Enero.
Me gusta el verano. A diferencia de Martino, a mí en el
verano no me dejó ninguna pareja y no guardo nostalgia con la estación.
Aquellos eneros de los años setenta, en la hora de la siesta, teníamos que
hacer riguroso silencio para el descanso del patriarca; Que no vuele una mosca decía
mi viejo antes de trasponer la puerta de la habitación, de lo contrario, ardía
Troya. Todo se animaba a eso de las 16 30, hora en que se levantaba el viejo y
si había descansado bien, casi siempre tenía algún plan para toda la familia. Primero
se regaba el patio y luego, una vez que la tierra mojada y su aroma daban
sensación de frescura, nos sentábamos en un círculo a comer sandía, podría ser
melón, pero las más veces era sandía y esta actividad era una fiesta para
nosotros y para las moscas que venían volando desde todos los puntos
cardinales.
Me acordé de un cuento. Dos ejecutivos buscan un lugar para
almorzar, un restaurant limpio, eligen uno en cuyas vidrieras externas hay
sendos carteles que dicen: ¡!!Guerra a las moscas!!! ¡!!Combata a las moscas!!!
Deciden entrar, una vez ordenado el primer plato, que era una sopa, encuentran
en ella una mosca. Mozo, como puede ser, afuera carteles Guerra a las moscas y
lo primero que vemos es una mosca en la sopa, ¿cómo puede ser?
-
Hoy perdimos – les dijo el mozo resignado.
Nosotros, la familia, muchas veces perdimos contra las
moscas, pero a pesar de ello, eran momentos de felicidad.
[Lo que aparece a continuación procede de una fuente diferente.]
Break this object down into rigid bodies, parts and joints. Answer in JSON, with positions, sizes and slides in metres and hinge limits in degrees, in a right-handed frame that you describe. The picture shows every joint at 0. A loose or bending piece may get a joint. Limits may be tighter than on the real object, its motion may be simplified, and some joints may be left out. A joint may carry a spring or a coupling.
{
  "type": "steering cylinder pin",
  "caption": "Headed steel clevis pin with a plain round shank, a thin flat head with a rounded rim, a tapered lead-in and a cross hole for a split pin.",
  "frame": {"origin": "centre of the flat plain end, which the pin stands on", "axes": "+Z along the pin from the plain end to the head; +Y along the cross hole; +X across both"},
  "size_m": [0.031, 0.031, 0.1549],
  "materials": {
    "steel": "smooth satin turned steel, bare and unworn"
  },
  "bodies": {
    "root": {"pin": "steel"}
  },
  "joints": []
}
No hablábamos, solo
se escuchaban los ruidos de los dientes entrándole a esa masa esponjosa y roja
y el posterior escupitajo de la semilla. El sonido de algún auto perezoso que venía
por Huergo y doblaba en Alem marcaba el inicio de la actividad de la tarde
calurosa y el ostinato vibrante de los bichos. El arrullo de las palomas y
hasta algún gallo haciendo horas extras con su canto vespertino, el pueblo, aún
mantenía una impronta rural por entonces.
La radio, desde un lugar adentro de la cocina, nos traía
noticias del mar. No teníamos la cultura de ir a la costa a veranear. Luego del
frustrado destino en San Clemente adonde nos iríamos a ir a vivir con toda la
familia, por muchos años no fuimos al mar. La voz de Velasco Ferrero me evocaba
la sensación de la playa y hasta percibía la brisa húmeda.
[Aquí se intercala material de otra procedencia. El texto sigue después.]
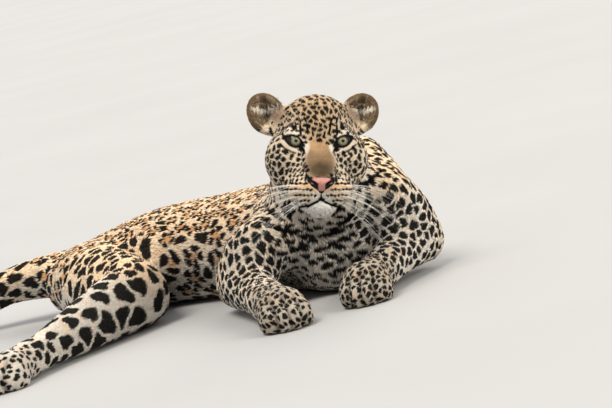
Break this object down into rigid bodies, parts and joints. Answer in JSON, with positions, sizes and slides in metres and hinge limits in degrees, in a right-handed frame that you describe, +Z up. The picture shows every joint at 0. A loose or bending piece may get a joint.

“Para tu piel de verano muchacha” Repetía el animador y
presentaba la canción homónima del grupo Mantra: Tengo mil besos que guardé en
el invierno y mil caricias reservadas para ti Escuchando la letra de este leit
motiv, un día sentí quizás los
primeros cosquilleos del deseo, la radio seguía y me abstraía por un momento
pensando en una primera novia y si tendría yo guardados mil besos del invierno
¿sabría besar cuando llegara ese
momento? Practicaba poniendo dos dedos a
la manera de labios pero otra cosa será cuando suceda.
-Tiren las cáscaras en esta bolsa, se las guardo para
Argumero que tiene chanchos – podría haber dicho mi madre cortando el momento
de ensueño.
- ¿Ya abriste el negocio? –
le preguntaría mi viejo en un tono carente de intencionalidad
- Ya voy – le contestaría mi vieja – es temprano, no anda
nadie con este calor.
La tarde de verano entonces, arrancaba con un ritmo lento,
cada cual salía del círculo de la sandía y se dirigía a cumplir sus respectivos
intereses. Algunos días íbamos al balneario municipal en bicicleta, otras
veces, algún amigo con pileta nos invitaba a mí y a mis hermanos a su casa. Luego
tomábamos mate o esperábamos el carro de Romano y le comprábamos los famosos
sándwiches helados, elegía el clásico de chocolate y limón. Me gusta el verano,
y a diferencia de Martino, no espero que llegue el invierno para que cubra con
la nieve la nostalgia de un amor perdido, sólo deseo que algún amor llegue con
el fuego ensoñador de las tardes de enero.